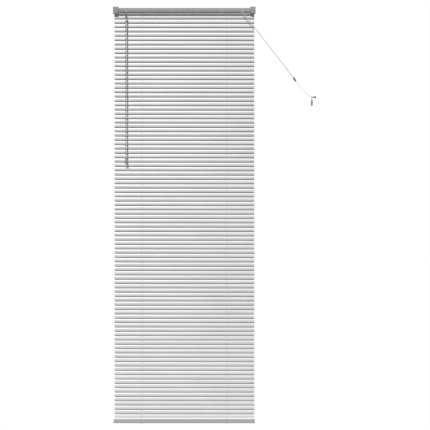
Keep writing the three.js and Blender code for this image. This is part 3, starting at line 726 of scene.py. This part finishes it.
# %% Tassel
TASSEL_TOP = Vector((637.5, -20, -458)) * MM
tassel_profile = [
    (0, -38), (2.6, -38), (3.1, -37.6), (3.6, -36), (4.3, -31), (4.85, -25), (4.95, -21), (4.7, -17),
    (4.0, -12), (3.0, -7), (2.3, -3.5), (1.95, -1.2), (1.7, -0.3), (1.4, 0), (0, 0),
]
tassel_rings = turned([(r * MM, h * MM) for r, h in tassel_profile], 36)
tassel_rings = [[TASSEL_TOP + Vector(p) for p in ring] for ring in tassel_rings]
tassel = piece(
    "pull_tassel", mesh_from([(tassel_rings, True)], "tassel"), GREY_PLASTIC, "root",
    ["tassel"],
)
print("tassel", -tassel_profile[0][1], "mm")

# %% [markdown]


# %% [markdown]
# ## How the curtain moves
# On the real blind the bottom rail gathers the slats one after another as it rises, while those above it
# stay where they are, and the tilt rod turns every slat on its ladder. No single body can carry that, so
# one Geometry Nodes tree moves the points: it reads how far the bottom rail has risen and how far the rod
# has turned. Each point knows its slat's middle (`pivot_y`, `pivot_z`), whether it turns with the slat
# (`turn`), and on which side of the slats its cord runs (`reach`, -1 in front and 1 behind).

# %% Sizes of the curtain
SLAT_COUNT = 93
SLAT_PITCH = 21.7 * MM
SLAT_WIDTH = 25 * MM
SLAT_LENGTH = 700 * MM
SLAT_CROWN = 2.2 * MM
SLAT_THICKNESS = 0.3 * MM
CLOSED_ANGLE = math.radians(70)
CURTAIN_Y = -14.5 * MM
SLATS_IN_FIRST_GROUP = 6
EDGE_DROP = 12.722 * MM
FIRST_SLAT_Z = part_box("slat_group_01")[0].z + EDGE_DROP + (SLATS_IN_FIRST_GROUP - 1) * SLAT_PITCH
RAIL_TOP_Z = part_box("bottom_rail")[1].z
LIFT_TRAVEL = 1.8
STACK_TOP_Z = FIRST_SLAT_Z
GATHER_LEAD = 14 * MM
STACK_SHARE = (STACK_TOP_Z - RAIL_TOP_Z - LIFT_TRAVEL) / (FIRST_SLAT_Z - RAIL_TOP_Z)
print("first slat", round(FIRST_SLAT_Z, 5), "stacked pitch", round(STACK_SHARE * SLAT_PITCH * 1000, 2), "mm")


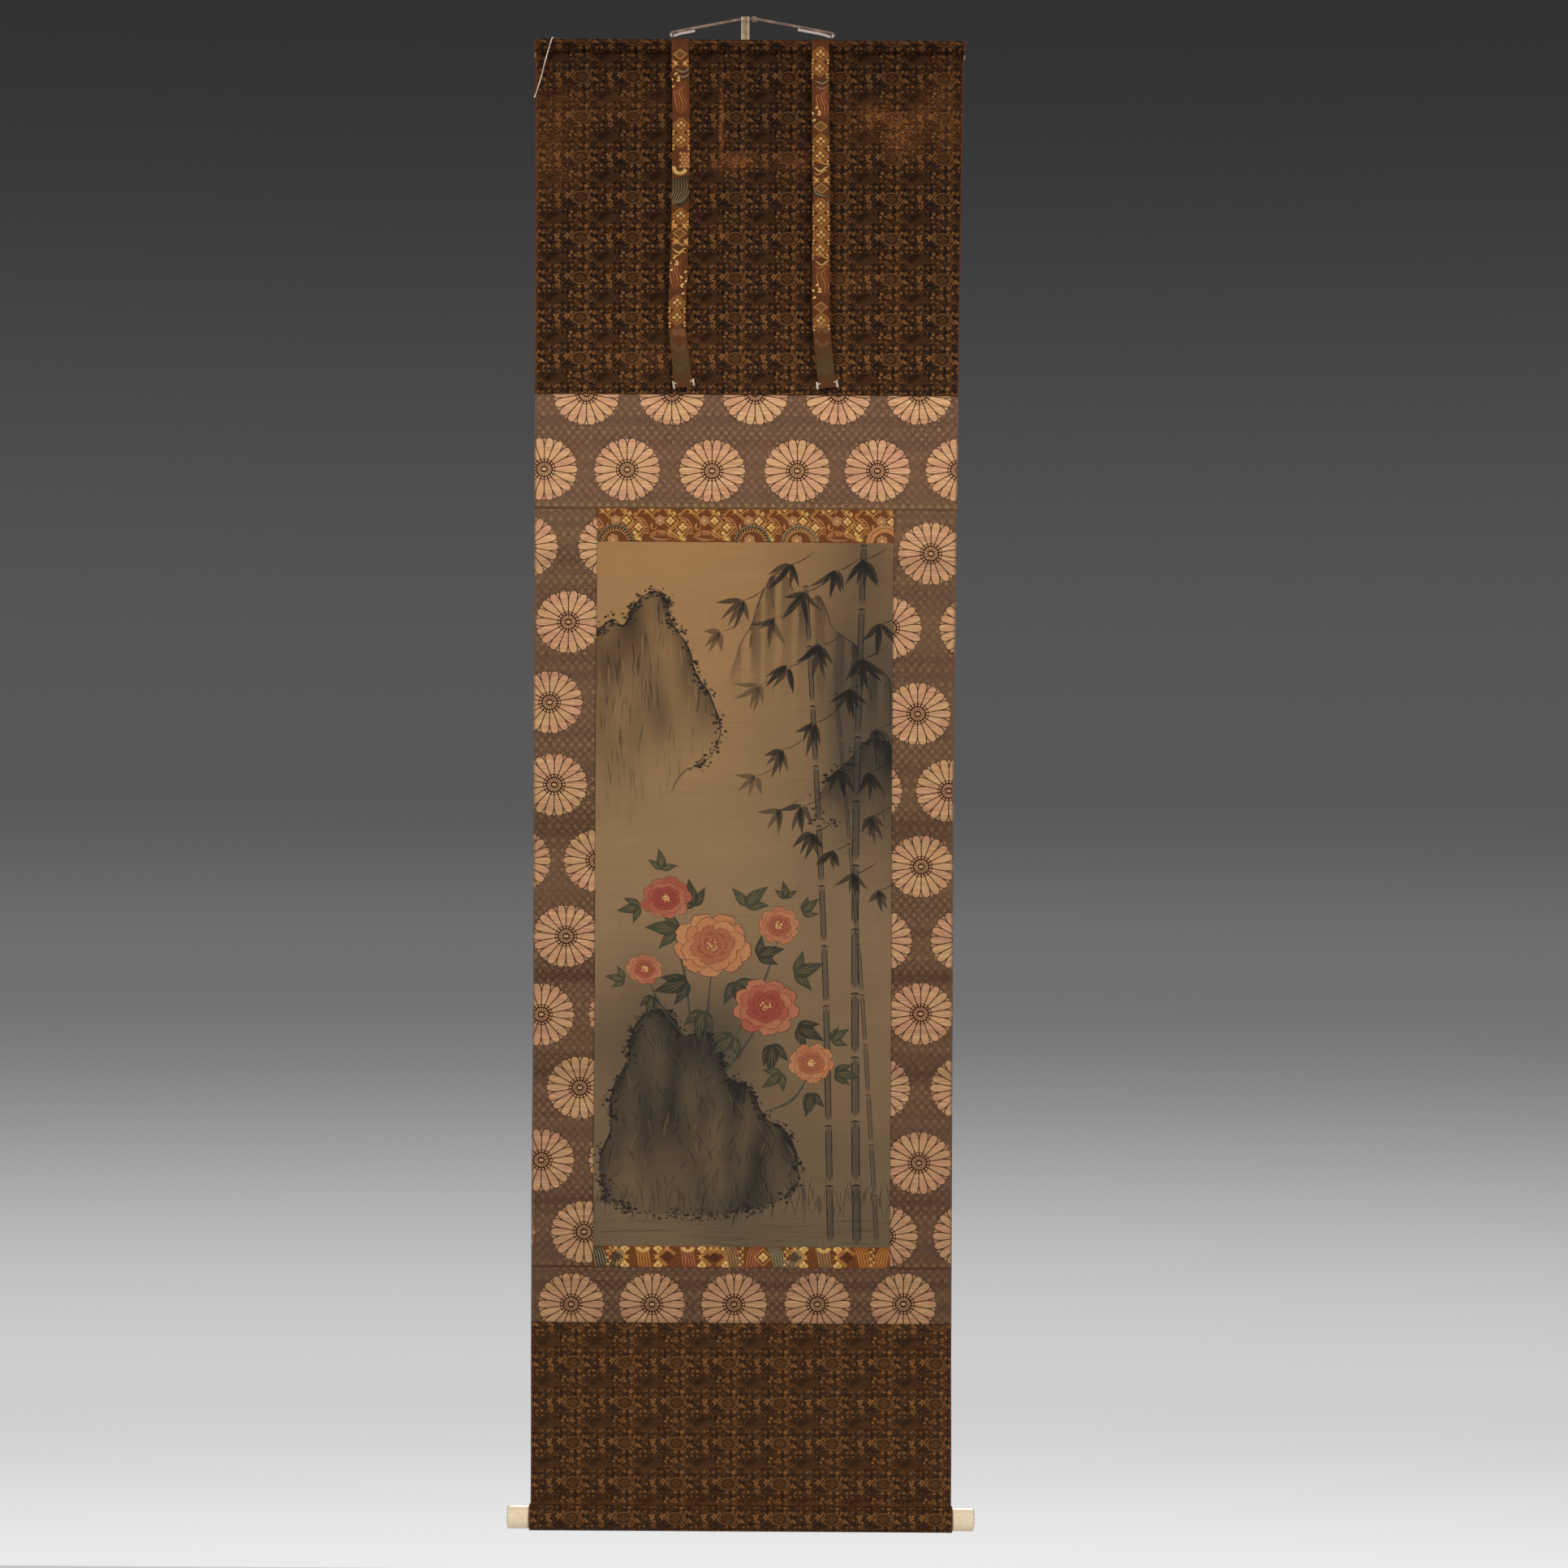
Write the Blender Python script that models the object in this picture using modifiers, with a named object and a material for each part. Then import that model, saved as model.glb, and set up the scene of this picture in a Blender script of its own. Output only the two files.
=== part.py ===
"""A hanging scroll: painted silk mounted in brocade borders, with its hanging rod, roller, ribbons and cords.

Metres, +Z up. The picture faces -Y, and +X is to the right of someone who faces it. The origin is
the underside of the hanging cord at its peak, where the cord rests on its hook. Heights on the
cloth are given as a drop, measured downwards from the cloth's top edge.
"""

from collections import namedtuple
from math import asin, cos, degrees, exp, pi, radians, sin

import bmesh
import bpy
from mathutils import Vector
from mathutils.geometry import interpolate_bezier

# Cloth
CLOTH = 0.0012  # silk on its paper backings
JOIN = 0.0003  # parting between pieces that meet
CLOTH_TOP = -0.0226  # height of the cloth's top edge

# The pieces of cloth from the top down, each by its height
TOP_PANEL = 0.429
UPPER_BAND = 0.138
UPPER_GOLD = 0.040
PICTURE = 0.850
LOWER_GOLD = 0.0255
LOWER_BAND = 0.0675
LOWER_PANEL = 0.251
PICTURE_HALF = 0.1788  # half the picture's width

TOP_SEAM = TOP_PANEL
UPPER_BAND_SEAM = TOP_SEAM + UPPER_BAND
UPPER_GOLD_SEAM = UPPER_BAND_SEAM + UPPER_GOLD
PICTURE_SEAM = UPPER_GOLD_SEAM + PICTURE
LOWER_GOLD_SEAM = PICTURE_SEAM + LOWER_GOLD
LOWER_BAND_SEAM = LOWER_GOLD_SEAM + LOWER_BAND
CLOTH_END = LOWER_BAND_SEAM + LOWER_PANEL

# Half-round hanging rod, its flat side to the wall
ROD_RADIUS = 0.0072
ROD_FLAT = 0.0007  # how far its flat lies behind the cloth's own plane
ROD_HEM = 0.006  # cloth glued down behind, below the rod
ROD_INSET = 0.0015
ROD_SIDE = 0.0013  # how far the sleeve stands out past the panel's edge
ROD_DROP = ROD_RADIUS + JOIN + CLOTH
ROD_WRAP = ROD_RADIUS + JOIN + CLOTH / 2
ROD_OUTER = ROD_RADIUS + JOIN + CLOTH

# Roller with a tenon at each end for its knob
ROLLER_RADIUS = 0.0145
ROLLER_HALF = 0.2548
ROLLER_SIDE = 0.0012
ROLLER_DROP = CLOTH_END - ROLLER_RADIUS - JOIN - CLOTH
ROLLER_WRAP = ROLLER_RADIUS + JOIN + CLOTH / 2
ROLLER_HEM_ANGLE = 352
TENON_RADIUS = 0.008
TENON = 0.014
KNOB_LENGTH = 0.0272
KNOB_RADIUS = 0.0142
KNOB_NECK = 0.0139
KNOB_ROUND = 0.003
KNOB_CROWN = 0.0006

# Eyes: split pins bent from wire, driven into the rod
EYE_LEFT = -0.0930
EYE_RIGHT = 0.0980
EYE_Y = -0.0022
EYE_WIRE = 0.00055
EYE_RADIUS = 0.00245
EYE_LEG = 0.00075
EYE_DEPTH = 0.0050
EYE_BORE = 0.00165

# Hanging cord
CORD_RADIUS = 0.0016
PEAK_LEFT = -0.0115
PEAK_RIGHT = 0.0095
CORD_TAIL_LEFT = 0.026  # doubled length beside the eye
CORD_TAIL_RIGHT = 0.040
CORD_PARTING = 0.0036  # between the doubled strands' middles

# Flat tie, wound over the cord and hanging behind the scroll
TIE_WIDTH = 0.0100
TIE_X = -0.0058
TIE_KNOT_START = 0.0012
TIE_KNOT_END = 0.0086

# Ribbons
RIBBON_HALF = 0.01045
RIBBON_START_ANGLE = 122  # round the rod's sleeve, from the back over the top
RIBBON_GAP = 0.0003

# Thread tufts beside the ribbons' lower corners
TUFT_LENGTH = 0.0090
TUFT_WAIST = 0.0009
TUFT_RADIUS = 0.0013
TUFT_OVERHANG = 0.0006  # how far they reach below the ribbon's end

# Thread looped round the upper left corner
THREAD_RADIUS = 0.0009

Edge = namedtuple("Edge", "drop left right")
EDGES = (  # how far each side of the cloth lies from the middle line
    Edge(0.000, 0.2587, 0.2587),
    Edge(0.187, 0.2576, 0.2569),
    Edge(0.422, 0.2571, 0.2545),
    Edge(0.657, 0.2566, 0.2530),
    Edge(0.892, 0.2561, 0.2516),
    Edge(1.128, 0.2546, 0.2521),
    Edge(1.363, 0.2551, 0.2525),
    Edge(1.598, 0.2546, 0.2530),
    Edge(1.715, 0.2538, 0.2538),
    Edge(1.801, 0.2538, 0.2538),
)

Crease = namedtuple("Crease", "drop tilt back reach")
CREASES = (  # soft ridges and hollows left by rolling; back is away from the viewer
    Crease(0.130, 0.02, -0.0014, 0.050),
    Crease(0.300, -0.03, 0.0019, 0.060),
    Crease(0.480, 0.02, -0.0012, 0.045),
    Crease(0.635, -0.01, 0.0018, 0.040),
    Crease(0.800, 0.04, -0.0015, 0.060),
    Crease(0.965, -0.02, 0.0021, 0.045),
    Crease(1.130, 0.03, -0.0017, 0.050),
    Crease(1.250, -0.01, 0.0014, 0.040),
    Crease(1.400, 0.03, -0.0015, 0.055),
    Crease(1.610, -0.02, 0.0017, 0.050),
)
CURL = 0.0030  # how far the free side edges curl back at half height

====

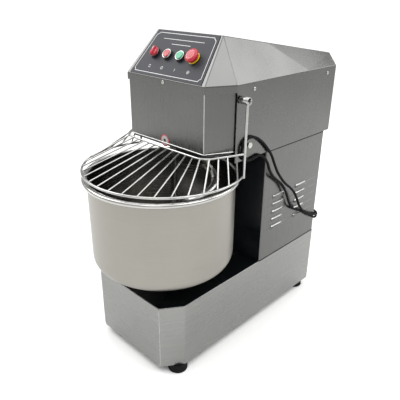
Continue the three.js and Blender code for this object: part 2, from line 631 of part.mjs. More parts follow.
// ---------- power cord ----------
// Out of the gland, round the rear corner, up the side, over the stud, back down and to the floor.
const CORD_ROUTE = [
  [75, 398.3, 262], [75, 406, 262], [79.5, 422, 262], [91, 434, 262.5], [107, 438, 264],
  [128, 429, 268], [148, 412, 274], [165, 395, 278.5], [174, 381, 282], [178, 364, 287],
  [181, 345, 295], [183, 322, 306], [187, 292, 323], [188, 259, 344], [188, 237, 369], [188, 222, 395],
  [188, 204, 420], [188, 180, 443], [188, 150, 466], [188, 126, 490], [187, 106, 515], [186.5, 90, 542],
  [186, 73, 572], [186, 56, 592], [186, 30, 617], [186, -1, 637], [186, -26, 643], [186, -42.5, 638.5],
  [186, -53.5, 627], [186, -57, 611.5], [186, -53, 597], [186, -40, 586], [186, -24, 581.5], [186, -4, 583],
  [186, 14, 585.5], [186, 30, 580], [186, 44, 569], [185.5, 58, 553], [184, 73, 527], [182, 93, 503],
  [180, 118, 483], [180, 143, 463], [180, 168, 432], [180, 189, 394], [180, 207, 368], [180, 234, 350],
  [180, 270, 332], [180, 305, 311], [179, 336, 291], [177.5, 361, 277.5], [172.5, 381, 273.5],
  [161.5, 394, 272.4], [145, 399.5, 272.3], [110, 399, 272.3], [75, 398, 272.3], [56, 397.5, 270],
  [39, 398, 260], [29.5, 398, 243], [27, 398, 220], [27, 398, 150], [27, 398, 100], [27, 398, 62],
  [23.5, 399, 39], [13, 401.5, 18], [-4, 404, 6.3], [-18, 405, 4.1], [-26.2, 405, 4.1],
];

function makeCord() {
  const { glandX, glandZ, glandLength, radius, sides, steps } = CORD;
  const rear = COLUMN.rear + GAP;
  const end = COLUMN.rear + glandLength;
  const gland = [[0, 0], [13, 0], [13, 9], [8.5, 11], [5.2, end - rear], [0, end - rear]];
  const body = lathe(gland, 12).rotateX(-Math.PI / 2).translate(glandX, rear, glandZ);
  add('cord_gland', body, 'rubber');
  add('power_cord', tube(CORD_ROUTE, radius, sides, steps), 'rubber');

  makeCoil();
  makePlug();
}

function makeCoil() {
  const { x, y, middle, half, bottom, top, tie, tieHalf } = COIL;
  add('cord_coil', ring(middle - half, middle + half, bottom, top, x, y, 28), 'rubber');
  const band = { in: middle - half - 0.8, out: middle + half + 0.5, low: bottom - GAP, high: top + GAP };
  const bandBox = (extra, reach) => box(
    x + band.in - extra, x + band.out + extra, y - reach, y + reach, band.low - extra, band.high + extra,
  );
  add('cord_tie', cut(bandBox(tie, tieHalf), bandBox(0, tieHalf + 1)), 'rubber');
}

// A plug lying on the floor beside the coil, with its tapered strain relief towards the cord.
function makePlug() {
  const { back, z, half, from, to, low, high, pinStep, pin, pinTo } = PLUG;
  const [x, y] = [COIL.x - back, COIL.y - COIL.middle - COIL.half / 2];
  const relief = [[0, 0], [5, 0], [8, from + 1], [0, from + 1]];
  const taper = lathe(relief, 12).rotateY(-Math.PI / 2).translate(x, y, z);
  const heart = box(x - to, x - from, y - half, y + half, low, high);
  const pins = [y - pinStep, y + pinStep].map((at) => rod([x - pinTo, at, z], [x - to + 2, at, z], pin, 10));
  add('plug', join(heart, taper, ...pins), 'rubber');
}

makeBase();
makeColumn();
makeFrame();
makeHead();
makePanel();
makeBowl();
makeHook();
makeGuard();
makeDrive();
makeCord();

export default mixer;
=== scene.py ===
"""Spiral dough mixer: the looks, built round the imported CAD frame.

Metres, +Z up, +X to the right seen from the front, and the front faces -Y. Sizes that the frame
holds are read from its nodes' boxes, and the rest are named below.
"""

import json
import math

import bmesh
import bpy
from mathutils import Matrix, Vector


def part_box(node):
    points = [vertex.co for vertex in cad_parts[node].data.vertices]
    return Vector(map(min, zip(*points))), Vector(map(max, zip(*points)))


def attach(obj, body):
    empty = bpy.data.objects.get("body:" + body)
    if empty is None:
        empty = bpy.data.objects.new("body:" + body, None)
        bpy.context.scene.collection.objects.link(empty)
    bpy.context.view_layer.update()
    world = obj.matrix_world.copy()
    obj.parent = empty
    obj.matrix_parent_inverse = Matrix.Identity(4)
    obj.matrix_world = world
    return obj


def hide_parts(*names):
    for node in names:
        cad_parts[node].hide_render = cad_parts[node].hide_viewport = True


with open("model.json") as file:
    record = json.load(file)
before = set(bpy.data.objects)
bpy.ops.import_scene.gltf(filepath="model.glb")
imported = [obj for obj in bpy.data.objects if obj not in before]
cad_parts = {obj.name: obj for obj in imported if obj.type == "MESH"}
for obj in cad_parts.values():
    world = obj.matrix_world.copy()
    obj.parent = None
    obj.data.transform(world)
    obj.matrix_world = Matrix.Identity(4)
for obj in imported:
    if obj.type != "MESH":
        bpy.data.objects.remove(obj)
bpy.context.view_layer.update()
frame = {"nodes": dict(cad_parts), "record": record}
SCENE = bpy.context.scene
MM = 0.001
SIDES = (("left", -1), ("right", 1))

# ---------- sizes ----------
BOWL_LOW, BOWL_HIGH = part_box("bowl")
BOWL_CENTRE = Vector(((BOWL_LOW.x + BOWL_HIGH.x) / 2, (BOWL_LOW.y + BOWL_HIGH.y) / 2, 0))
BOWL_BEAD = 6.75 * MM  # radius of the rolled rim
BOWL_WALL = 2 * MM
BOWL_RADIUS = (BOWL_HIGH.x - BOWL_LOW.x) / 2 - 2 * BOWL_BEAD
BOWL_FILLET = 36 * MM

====

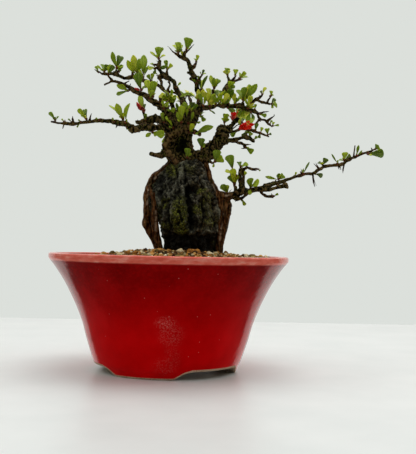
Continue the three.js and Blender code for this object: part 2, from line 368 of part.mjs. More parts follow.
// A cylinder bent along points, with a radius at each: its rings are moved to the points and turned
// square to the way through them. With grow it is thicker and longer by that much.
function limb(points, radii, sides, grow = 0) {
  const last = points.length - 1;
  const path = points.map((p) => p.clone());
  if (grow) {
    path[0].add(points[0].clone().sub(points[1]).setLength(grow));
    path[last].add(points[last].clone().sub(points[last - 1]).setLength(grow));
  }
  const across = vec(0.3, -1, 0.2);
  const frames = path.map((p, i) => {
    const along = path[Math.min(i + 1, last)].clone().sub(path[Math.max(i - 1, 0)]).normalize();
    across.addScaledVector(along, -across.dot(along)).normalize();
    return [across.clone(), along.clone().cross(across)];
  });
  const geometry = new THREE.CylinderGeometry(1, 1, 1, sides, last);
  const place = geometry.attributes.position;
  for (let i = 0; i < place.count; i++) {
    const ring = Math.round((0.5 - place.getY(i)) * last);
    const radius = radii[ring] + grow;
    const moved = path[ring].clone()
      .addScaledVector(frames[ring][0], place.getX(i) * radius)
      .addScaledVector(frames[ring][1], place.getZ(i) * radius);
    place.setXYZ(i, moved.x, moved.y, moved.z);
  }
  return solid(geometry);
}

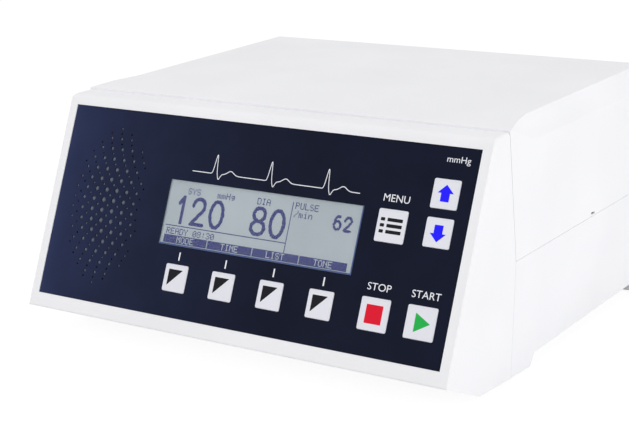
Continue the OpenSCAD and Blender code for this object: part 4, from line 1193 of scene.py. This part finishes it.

====

• [Aim] Exact duplication is required for the lines above, from the line that contains "towards the cord." to the line that contains "zip(*points))), Vector(map(max, zip(*points)))", inclusive; omit all others.

• [Response]
// A plug lying on the floor beside the coil, with its tapered strain relief towards the cord.
function makePlug() {
  const { back, z, half, from, to, low, high, pinStep, pin, pinTo } = PLUG;
  const [x, y] = [COIL.x - back, COIL.y - COIL.middle - COIL.half / 2];
  const relief = [[0, 0], [5, 0], [8, from + 1], [0, from + 1]];
  const taper = lathe(relief, 12).rotateY(-Math.PI / 2).translate(x, y, z);
  const heart = box(x - to, x - from, y - half, y + half, low, high);
  const pins = [y - pinStep, y + pinStep].map((at) => rod([x - pinTo, at, z], [x - to + 2, at, z], pin, 10));
  add('plug', join(heart, taper, ...pins), 'rubber');
}

makeBase();
makeColumn();
makeFrame();
makeHead();
makePanel();
makeBowl();
makeHook();
makeGuard();
makeDrive();
makeCord();

export default mixer;
=== scene.py ===
"""Spiral dough mixer: the looks, built round the imported CAD frame.

Metres, +Z up, +X to the right seen from the front, and the front faces -Y. Sizes that the frame
holds are read from its nodes' boxes, and the rest are named below.
"""

import json
import math

import bmesh
import bpy
from mathutils import Matrix, Vector


def part_box(node):
    points = [vertex.co for vertex in cad_parts[node].data.vertices]
    return Vector(map(min, zip(*points))), Vector(map(max, zip(*points)))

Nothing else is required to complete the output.